Bir yoruma göre Hamlet 40 yaşında ve şişman bir oyuncuyla tasarlanırsa o zaman Ofelya da bu gerçeklik içinde olmalıdır. Yani inandırıcı olmalıdır. Hamlet rolünü illaki 25 yaşında yakışıklı bir oyuncu oynamalı diye bir kural olamaz.

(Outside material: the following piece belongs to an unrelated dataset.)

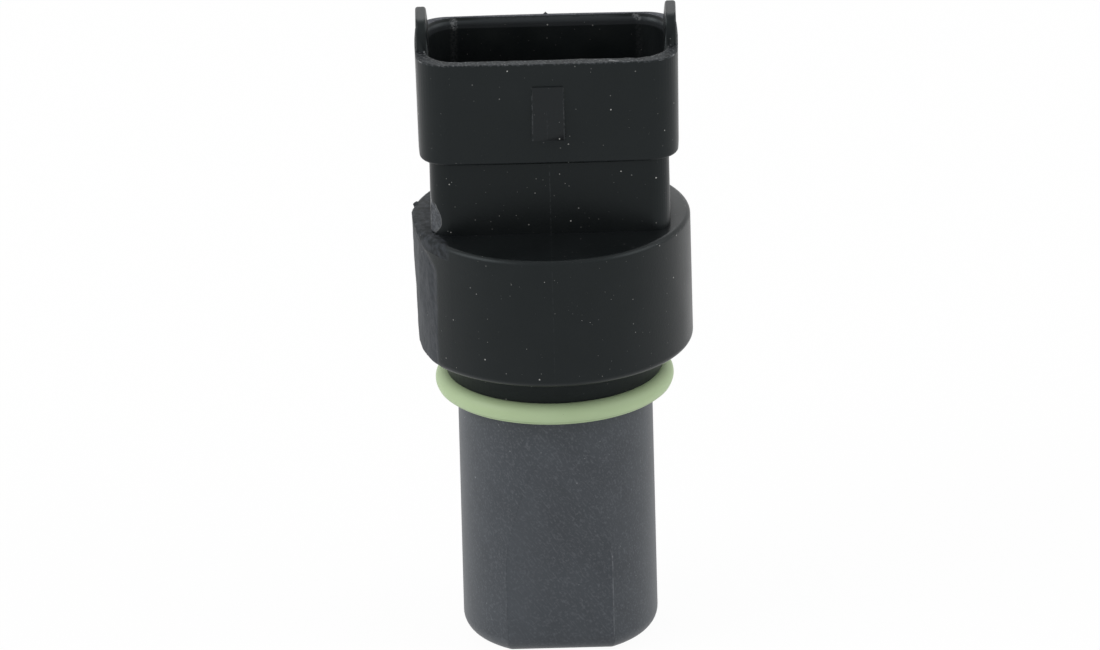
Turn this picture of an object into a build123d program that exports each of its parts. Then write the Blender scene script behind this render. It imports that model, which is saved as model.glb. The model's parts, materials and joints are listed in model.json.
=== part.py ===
from build123d import *
import math
import os

# Camshaft position sensor, in millimetres. The origin is the centre of the probe's tip face, +Z runs up the
# probe to the connector, -Y is the front with the connector's catch, and the mounting lug is at +Y.

# Probe cap, the grey shank that reaches into the engine
probe_d = 18.0
probe_length = 26.0
probe_wall = 1.3
tip_wall = 1.0
tip_round = 1.8
flat_depth = 1.5
flat_height = 10.0
flat_run_out = 11.0
flat_blend = 24.0
flat_overrun = 0.02
spigot_inset = 0.9
spigot_height = 5.5
spigot_rib = 0.45
spigot_rib_height = 0.9
spigot_rib_shares = (0.2, 0.6)

# Sealing ring
ring_section = 2.0
ring_gap = 0.02

# Housing: shoulder, collar, neck and connector shroud
shoulder_step = 1.0
shoulder_height = 2.6
collar_d = 25.8
collar_height = 12.55
collar_round_low = 0.7
collar_round_top = 0.5
neck_step_side = 1.1
neck_step_front = 0.83
neck_height = 7.1
neck_corner = 1.9
shroud_width = 24.3
shroud_depth = 13.1
shroud_height = 9.95
shroud_draft = 0.14
shroud_bow = 0.25
shroud_corner = 3.0
shroud_low_edge = 0.3
rim_edge = 0.12

# Socket in the shroud
end_wall = 1.3
back_wall = 0.95
front_wall = 1.45
socket_floor_rise = 1.4
socket_corner = 2.7
lead_in_width = 0.36
lead_in_depth = 0.65
well_inset = 1.15
well_depth = 5.6
well_corner = 1.2
well_lead = 0.5

# Guide tabs that stand on the two ends of the rim
tab_depth = 5.0
tab_rise = 2.9
tab_top = 0.95
tab_inset = 0.15
tab_round = 1.2
tab_edge = 0.25
tab_upright_share = 0.33

# Catch on the front of the shroud
catch_top_width = 2.8
catch_low_width = 3.1
catch_length = 5.0
catch_rise = 0.9
catch_top_rise = 0.12
catch_below_rim = 2.25

# Trimmed gate on the left of the collar and the neck
scar_turn = 9.0
scar_lean = 1.8
scar_depth = 0.55
scar_radius = 18.4
scoop_radius = 3.7
scoop_depth = 0.6
scoop_above_collar = 1.4

# Mounting lug and its bush
lug_out = 10.1
lug_rim = 3.5
lug_root_radius = 10.0
lug_height = 8.0
lug_edge = 0.7
lug_pocket_wall = 1.6
lug_pocket_depth = 5.2
lug_pocket_corner = 0.5
lug_pocket_end = 3.0
lug_pocket_corner_share = 0.4
lug_web = 1.6
bush_d = 10.0
bush_bore = 6.4
bush_proud = 0.1
bush_chamfer = 0.4
bush_groove = 0.4
bush_bore_chamfer = 0.2

# Terminals, stamped from one thickness of strip
blade_width = 2.8
blade_thickness = 0.8
blade_pitch = 5.0
blade_below_rim = 3.0
blade_root = 2.0
blade_tip_chamfer = 0.55
blade_tip_taper = 0.22
tail_width = 1.4
tail_pitch = 3.0
tail_length = 12.5
jog_side_drop = 1.0
jog_side_height = 4.0
jog_back_rise = 2.0
jog_back_height = 5.0
strip_bend = 0.9
tail_overlap = 0.5

# Parts inside the probe
fit = 0.08
carrier_top_gap = 3.5
shelf_room = 3.2
shelf_above_plate = 0.4
magnet_inset = 0.5
magnet_height = 5.0
magnet_chamfer = 0.3
plate_height = 1.0
chip_width = 5.2
chip_depth = 4.0
chip_height = 1.6
chip_chamfer = 0.35
lead_width = 0.45
lead_thickness = 0.3
lead_pitch = 1.27
lead_rise = 0.6
lead_lap = 5.0
lead_spread_below = 1.5
lead_spread_height = 4.0
lead_bend = 0.5
lead_slot_room = 0.6
rib_width = 0.7
rib_height = 0.6
rib_setback = 0.75
window_setback = 2.5
capacitor_length = 2.6
capacitor_height = 1.4
capacitor_thickness = 1.0
capacitor_above_lead = 2.5
capacitor_round = 0.14

# Levels and radii that follow from the sizes above
probe_r = probe_d / 2
cavity_r = probe_r - probe_wall
flat_y = -(probe_r - flat_depth)
cavity_flat_y = flat_y + probe_wall
spigot_r = probe_r - spigot_inset
spigot_top = probe_length + spigot_height
shoulder_r = probe_r + shoulder_step
collar_r = collar_d / 2
collar_low = probe_length + shoulder_height
collar_top = collar_low + collar_height
shroud_low = collar_top + neck_height
rim_z = shroud_low + shroud_height
socket_floor = shroud_low + socket_floor_rise
well_floor = socket_floor - well_depth
socket_width = shroud_width - 2 * end_wall
socket_length = shroud_depth - front_wall - back_wall
socket_y = (front_wall - back_wall) / 2
tab_root = end_wall - tab_inset
neck_width = shroud_width - 2 * neck_step_side
neck_depth = shroud_depth - 2 * neck_step_front
lug_reach = collar_r + lug_out
lug_radius = bush_d / 2 + lug_rim
blade_low = well_floor - blade_root
blade_top = rim_z - blade_below_rim
jog_side_top = blade_low - jog_side_drop
jog_side_low = jog_side_top - jog_side_height
jog_back_low = spigot_top + jog_back_rise
jog_back_top = jog_back_low + jog_back_height
shelf_back = cavity_r - shelf_room
magnet_d = 2 * (shelf_back - magnet_inset)
tail_y = shelf_back + blade_thickness / 2
carrier_top = spigot_top - carrier_top_gap
tail_low = carrier_top - tail_length
chip_top = tip_wall + chip_height
magnet_top = chip_top + magnet_height
plate_top = magnet_top + plate_height
shelf_low = plate_top + shelf_above_plate
lead_y = shelf_back + blade_thickness + lead_thickness / 2
lead_top = tail_low + lead_lap
lead_slot = 2 * lead_pitch + lead_width + 2 * lead_slot_room
lead_spread_top = tail_low - lead_spread_below
lead_spread_low = lead_spread_top - lead_spread_height
capacitor_low = lead_top + capacitor_above_lead
lead_in_low = rim_z - lead_in_depth
buried = 1.0
far = 60.0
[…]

Ya da bir oyuncu Komedi oyunlarında çok başarılıdır, ona hep aynı roller verilir onun başka bir rolde de başarılı olabileceği düşünülmeyebilir ki ben bu örneğe çok şahit oldum. Bütün tarihi oyunlarda Rüstem Paşa oynamış bir oyuncu tanıyorum. Bu biraz yönetmenin hazıra konması gibi bir durum bence. Bugün dünya tiyatrosu bu ezberlenmiş estetik değerleri sorgulamaktadır. Thomas Ostermeier rejilerini ve özellikle Hamleti öneririm.
Kısacası rol dağıtımındaki denge ve seçim tamamen yönetmenin konseptine bağlı olmalıdır bence.
Oyuncu açısından; tabi ki her oyuncunun bir skalası vardır. Bu skalanın bilinçli bir farkındalıkla geliştirilmesi mümkündür. Örneğin eğer sesi şarkı söylemek için yetersizse çalışmakla halledilebilir bir sorundur bu. Ya da bedeni, geliştirilebilir enstrümanlarıdır.
Tabi kurum Tiyatrolarında repertuar sistemi olduğu için rol dağılımlarının yapılması oyunların kardeşliğine ve bir yığın teknik sorunlarla boğuşarak yapılmaktadır. Benim yukarıda sözünü ettiğim bence olması gereken ideal bir durumdur.
Kurum tiyatrolarında genellikle kastlar yani rol dağıtımları yapılırken oyunculara isteyip istemedikleri sorulmaz. Genellikle diyorum. Ama özel durumlar da olabilir. Örneğin kıdemli bir oyuncudur ona sorulabilir. Bu yönetmenin inisiyatifindedir. İsteksiz ve gönülsüz bir oyuncuyla çalışmanın ne kadar zor olduğunun farkında değilse sormaz.
Çünkü genel geçer kural, rol dağılımı imzalanıp asıldı mı kolayına geri dönüşü olmaz. Yaklaşık 14 sene önce bir çocuk oyunu sahneledim. Tüm düşündüğüm oyunculara sordum ki çoğu tiyatroya yeni girmişti.
Gönülle yapılan bir işte zorlama olmamalı.
Ayrıca İBŞT yönetmeliğinde bir oyuncunun rol reddetme hakkı da var yalnızca bir kere. Kariyerine uygun olmadığı gerekçesiyle.